Exercise aim: From the listing below, copy only the lines running from the line that contains "const inlet = new THREE.Group();" to the line that contains "for node in", both included.

=-=-=

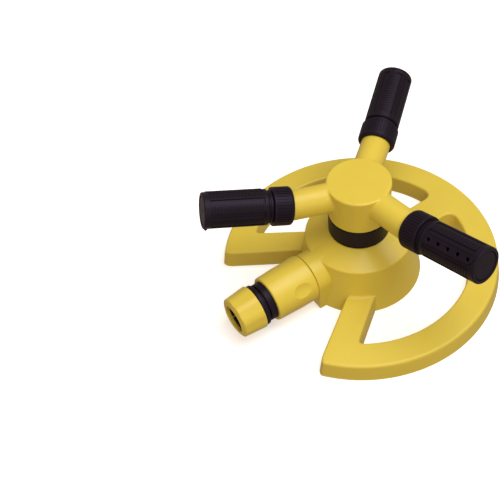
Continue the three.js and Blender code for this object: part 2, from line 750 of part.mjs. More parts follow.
// ---------------------------------------------------------------- hose connector
const CONNECTOR_START = PLUG_FLANGE + 2 + 4.4;
const SOCKET_FLOOR = PLUG_TIP + 2.3;
const SLEEVE_START = SHROUD_FRONT + 0.5;
const SLEEVE_END = SLEEVE_START + SLEEVE_LENGTH;
const BAND_START = SLEEVE_END - 5.3;
const BAND_END = SLEEVE_END + SLEEVE_TRAVEL + 1.2;
const FLANGE_START = BAND_END + 1.5;
const FLANGE_END = FLANGE_START + 3.7;
const NUT_FACE = FLANGE_END + 0.4;
const HOSE_NUT_END = NUT_FACE + HOSE_NUT_LENGTH;
const THREAD_R = SOCKET_R_OUT;
const HOSE_NUT_R = THREAD_R + RUN + HOSE_NUT_WALL;
const THREAD_END = FLANGE_END + 7.5;
const BARB_END = HOSE_NUT_END - 6;
const CLAW_THICK = 1.5;
const CLAW_LOW = LATCH_AT - 1.5;
const CLAW_HIGH = LATCH_AT + 3.7;
const RIB_START = CONNECTOR_START + 2;
const RIB_END = RIB_START + 3.5;

const connectorSeal = () =>
  ring(WATER_R, SOCKET_BORE - RUN, PLUG_TIP + GAP, SOCKET_FLOOR - 2 * GAP);

function connectorBody() {
  const clawSeat = SOCKET_BORE + CLAW_THICK + 2 * GAP;
  const bore = SPIGOT_R - SPIGOT_WALL;
  return turned([
    [SOCKET_BORE, CONNECTOR_START],
    [SOCKET_R_OUT, CONNECTOR_START],
    [SOCKET_R_OUT, BAND_START],
    [BAND_R, BAND_START],
    [BAND_R, BAND_END - 0.8],
    [BAND_R - 0.8, BAND_END],
    [BAND_R - 1.8, BAND_END],
    [BAND_R - 1.8, FLANGE_START],
    [FLANGE_R - 0.8, FLANGE_START],
    [FLANGE_R, FLANGE_START + 0.8],
    [FLANGE_R, FLANGE_END - 0.8],
    [FLANGE_R - 0.8, FLANGE_END],
    [THREAD_R, FLANGE_END],
    [THREAD_R, THREAD_END],
    [BARB_R, THREAD_END],
    [BARB_R, BARB_END - 4],
    [BARB_R + 0.5, BARB_END - 4],
    [BARB_R - 0.6, BARB_END],
    [bore, BARB_END],
    [bore, SOCKET_FLOOR],
    [SOCKET_BORE, SOCKET_FLOOR],
    [SOCKET_BORE, CLAW_HIGH + GAP],
    [clawSeat, CLAW_HIGH + GAP],
    [clawSeat, CLAW_LOW - GAP],
    [SOCKET_BORE, CLAW_LOW - GAP],
  ]);
}

// A split ring whose teeth hold behind the plug's ridge.
function clawRing() {
  const outer = SOCKET_BORE + CLAW_THICK + GAP;
  let claws = turned([
    [SOCKET_BORE, CLAW_LOW],
    [outer, CLAW_LOW],
    [outer, CLAW_HIGH],
    [SOCKET_BORE + 0.9, CLAW_HIGH],
  ]);
  claws = claws.subtract(block(2.2, 4, 12, 0, outer, LATCH_AT));
  for (const turn of [90, 180, 270]) {
    const slit = block(1.2, 4, 8, 0, outer, CLAW_HIGH + 1.6).rotate([0, 0, turn]);
    claws = claws.subtract(slit);
  }
  return claws;
}

function releaseSleeve() {
  const backBore = SPIGOT_R + 3 + 2.5;
  const round = 1.6;
  let sleeve = turned(
    [
      [backBore, SLEEVE_START],
      [SLEEVE_BACK_R - round, SLEEVE_START],
      [SLEEVE_BACK_R - 0.3 * round, SLEEVE_START + 0.3 * round],
      [SLEEVE_BACK_R, SLEEVE_START + round],
      [SLEEVE_BACK_R, SLEEVE_START + 0.45 * SLEEVE_LENGTH],
      [SLEEVE_FRONT_R, SLEEVE_END - round],
      [SLEEVE_FRONT_R - 0.3 * round, SLEEVE_END - 0.3 * round],
      [SLEEVE_FRONT_R - 0.7 * round, SLEEVE_END],
      [SLEEVE_BORE, SLEEVE_END],
      [SLEEVE_BORE, RIB_END],
      [SOCKET_R_OUT + RUN, RIB_END],
      [SOCKET_R_OUT + RUN, RIB_START],
      [backBore, RIB_START],
    ],
    MEDIUM,
  );
  const dimple = new THREE.SphereGeometry(20, MEDIUM, ROUND);
  const middle = SLEEVE_START + 12.2;
  for (const degrees of aroundZ(DIMPLE_COUNT, (turn) => turn - 90)) {
    const { x, y } = onCircle(SLEEVE_BACK_R + 18.7, degrees);
    const at = new THREE.Matrix4().makeTranslation(x, y, middle);
    sleeve = sleeve.subtract(solid(dimple, at));
  }
  return sleeve;
}

function sleeveSpring() {
  const radius = (SOCKET_R_OUT + SLEEVE_BORE) / 2;
  const low = RIB_END + GAP + SPRING_WIRE_R;
  const high = BAND_START - GAP - SPRING_WIRE_R;
  class Helix extends THREE.Curve {
    getPoint(t, target = new THREE.Vector3()) {
      const angle = 2 * Math.PI * SPRING_TURNS * t;
      return target.set(
        radius * Math.cos(angle),
        radius * Math.sin(angle),
        low + (high - low) * t,
      );
    }
  }
  const wire = new THREE.Shape();
  wire.absarc(0, 0, SPRING_WIRE_R, 0, 2 * Math.PI, false);
  const settings = {
    steps: 14 * SPRING_TURNS,
    extrudePath: new Helix(),
    curveSegments: 3,
    bevelEnabled: false,
  };
  return solid(new THREE.ExtrudeGeometry(wire, settings));
}

// Fingers that the hose nut squeezes onto the hose.
function hoseCollet() {
  const low = THREAD_END + 0.6;
  const high = HOSE_NUT_END - 2.8;
  const inner = HOSE_BORE_R - 2.1;
  let collet = turned([
    [inner, low],
    [HOSE_BORE_R + 0.7, low],
    [HOSE_BORE_R + 0.7, low + 2.6],
    [HOSE_BORE_R - 0.6, high],
    [inner, high],
  ]);
  const slit = block(1.1, 6, high - low, 0, HOSE_BORE_R, (low + high) / 2 + 2.4);
  for (const turn of aroundZ(FINGERS, (degrees) => degrees)) {
    collet = collet.subtract(slit.rotate([0, 0, turn]));
  }
  return collet;
}

function hoseNut() {
  const bore = THREAD_R + RUN;
  const flatEnd = NUT_FACE + 0.62 * HOSE_NUT_LENGTH;
  const coneStart = THREAD_END + 3.8;
  const coneEnd = HOSE_NUT_END - 2.6;
  let nut = turned(
    [
      [bore, NUT_FACE],
      [HOSE_NUT_R - 0.8, NUT_FACE],
      [HOSE_NUT_R, NUT_FACE + 0.8],
      [HOSE_NUT_R, flatEnd],
      [HOSE_NUT_R - 1.2, flatEnd + 3],
      [HOSE_NUT_R - 3.4, HOSE_NUT_END - 1.6],
      [HOSE_NUT_R - 4.8, HOSE_NUT_END],
      [HOSE_BORE_R, HOSE_NUT_END],
      [HOSE_BORE_R, coneEnd],
      [bore, coneStart],
    ],
    MEDIUM - 4,
  );
  const flat = block(14, 2, 18, 0, HOSE_NUT_R + 0.35, NUT_FACE + 12);
  const leaned = flat.translate(0, 0, -NUT_FACE).rotate([3, 0, 0]).translate(0, 0, NUT_FACE);
  for (const turn of aroundZ(HOSE_NUT_FLATS, (degrees) => degrees)) {
    nut = nut.subtract(leaned.rotate([0, 0, turn]));
  }
  return nut;
}

// ---------------------------------------------------------------- assembly
const sprinkler = new THREE.Group();

function put(name, shape, material, parent = sprinkler) {
  const mesh = new THREE.Mesh(toGeometry(shape), material());
  mesh.name = name;
  parent.add(mesh);
  return mesh;
}

put('base_shell', baseShell(), yellow);
put('bottom_cover', bottomCover(), black);
bossPlaces.forEach(({ x, y }, k) => {
  put(`cover_screw_${k + 1}`, screw(SCREW_LENGTH), steel).position.set(x, y, HEAD_DEPTH - GAP);
});
put('water_elbow', waterElbow(), black);
boltPlaces.forEach(({ x, y }, k) => {
  const under = DECK_UNDER - GAP - 3 - GAP;
  put(`elbow_screw_${k + 1}`, screw(SCREW_LENGTH + 3), steel).position.set(x, y, under);
});
put('bearing_collar', bearingCollar(), black);
put('bearing_bush', bearingBush(), natural);
put('shaft_seal', shaftSeal(), rubber);
put('thrust_washer', thrustWasher(), natural);

put('rotor_hub', rotorHub(), yellow);
put('rotor_floor', rotorFloor(), yellow);
put('spindle', spindle(), brass);
put('spindle_nut', spindleNut(), brass);

for (let k = 0; k < ARM_COUNT; k += 1) {
  const arm = new THREE.Group();
  armFrame(k).decompose(arm.position, arm.quaternion, arm.scale);
  sprinkler.add(arm);
  put(`arm_seal_${k + 1}`, armSeal(), rubber, arm);
  put(`collar_nut_${k + 1}`, collarNut(), black, arm);
  const head = new THREE.Group();
  head.rotation.z = radians(HEAD_TWIST[k]);
  arm.add(head);
  put(`nozzle_barrel_${k + 1}`, nozzleBarrel(), black, head);
  put(`jet_strip_${k + 1}`, jetStrip(), black, head);
  put(`end_cap_${k + 1}`, endCap(), black, head);
}

const inlet = new THREE.Group();
INLET_FRAME.decompose(inlet.position, inlet.quaternion, inlet.scale);
sprinkler.add(inlet);
put('inlet_plug', inletPlug(), black, inlet);
put('plug_o_ring', plugORing(), rubber, inlet);
put('inlet_gasket', inletGasket(), rubber, inlet);
put('connector_seal', connectorSeal(), rubber, inlet);
put('connector_body', connectorBody(), black, inlet);
put('claw_ring', clawRing(), natural, inlet);
put('release_sleeve', releaseSleeve(), yellow, inlet);
put('sleeve_spring', sleeveSpring(), steel, inlet);
put('hose_collet', hoseCollet(), black, inlet);
put('hose_nut', hoseNut(), yellow, inlet);

export default sprinkler;
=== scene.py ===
# %% [markdown]
# # A rotary lawn sprinkler
# Water comes in through the hose connector, goes up through the hub and out of three arms, and the
# jets push the arms round. Almost every part of it is moulded plastic, so this lesson is about
# three things: turning a profile, cutting with shaped tools, and making plastic look like plastic.

# %% The fixed frame
import json
import math

import bmesh
import bpy
from mathutils import Matrix, Vector


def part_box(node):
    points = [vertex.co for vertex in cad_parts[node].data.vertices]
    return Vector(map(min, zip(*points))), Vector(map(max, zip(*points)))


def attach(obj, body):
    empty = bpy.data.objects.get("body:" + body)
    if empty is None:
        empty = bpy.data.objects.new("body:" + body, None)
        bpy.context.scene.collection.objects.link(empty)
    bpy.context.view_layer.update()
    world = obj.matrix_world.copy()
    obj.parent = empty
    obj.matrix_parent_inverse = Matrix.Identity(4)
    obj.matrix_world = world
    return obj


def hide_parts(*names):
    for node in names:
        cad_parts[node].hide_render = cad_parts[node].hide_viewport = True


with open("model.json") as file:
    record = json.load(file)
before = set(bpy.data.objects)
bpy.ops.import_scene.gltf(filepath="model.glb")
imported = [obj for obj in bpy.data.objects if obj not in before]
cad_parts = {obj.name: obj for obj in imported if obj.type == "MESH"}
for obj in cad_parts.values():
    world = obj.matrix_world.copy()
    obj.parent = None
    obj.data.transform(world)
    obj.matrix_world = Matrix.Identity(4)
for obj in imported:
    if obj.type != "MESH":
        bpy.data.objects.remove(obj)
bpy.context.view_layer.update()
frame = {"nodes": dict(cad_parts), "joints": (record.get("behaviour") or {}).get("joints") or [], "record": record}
MM = 0.001
TURN = math.tau

# %% [markdown]
# ## Measures taken from the frame
# The frame already holds every size, so the pieces made here read theirs from it. A hinge knows
# where an arm starts and where it points, and a node's box tells how wide and how tall it is.

# %% Measures
def width_of(node, axis):
    """Size of a node along one axis, in millimetres."""
    low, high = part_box(node)
    return (high[axis] - low[axis]) / MM


def joint(name):
    return next(j for j in frame["joints"] if j["name"] == name)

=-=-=

Complete answer:
const inlet = new THREE.Group();
INLET_FRAME.decompose(inlet.position, inlet.quaternion, inlet.scale);
sprinkler.add(inlet);
put('inlet_plug', inletPlug(), black, inlet);
put('plug_o_ring', plugORing(), rubber, inlet);
put('inlet_gasket', inletGasket(), rubber, inlet);
put('connector_seal', connectorSeal(), rubber, inlet);
put('connector_body', connectorBody(), black, inlet);
put('claw_ring', clawRing(), natural, inlet);
put('release_sleeve', releaseSleeve(), yellow, inlet);
put('sleeve_spring', sleeveSpring(), steel, inlet);
put('hose_collet', hoseCollet(), black, inlet);
put('hose_nut', hoseNut(), yellow, inlet);

export default sprinkler;
=== scene.py ===
# %% [markdown]
# # A rotary lawn sprinkler
# Water comes in through the hose connector, goes up through the hub and out of three arms, and the
# jets push the arms round. Almost every part of it is moulded plastic, so this lesson is about
# three things: turning a profile, cutting with shaped tools, and making plastic look like plastic.

# %% The fixed frame
import json
import math

import bmesh
import bpy
from mathutils import Matrix, Vector


def part_box(node):
    points = [vertex.co for vertex in cad_parts[node].data.vertices]
    return Vector(map(min, zip(*points))), Vector(map(max, zip(*points)))


def attach(obj, body):
    empty = bpy.data.objects.get("body:" + body)
    if empty is None:
        empty = bpy.data.objects.new("body:" + body, None)
        bpy.context.scene.collection.objects.link(empty)
    bpy.context.view_layer.update()
    world = obj.matrix_world.copy()
    obj.parent = empty
    obj.matrix_parent_inverse = Matrix.Identity(4)
    obj.matrix_world = world
    return obj


def hide_parts(*names):
    for node in names:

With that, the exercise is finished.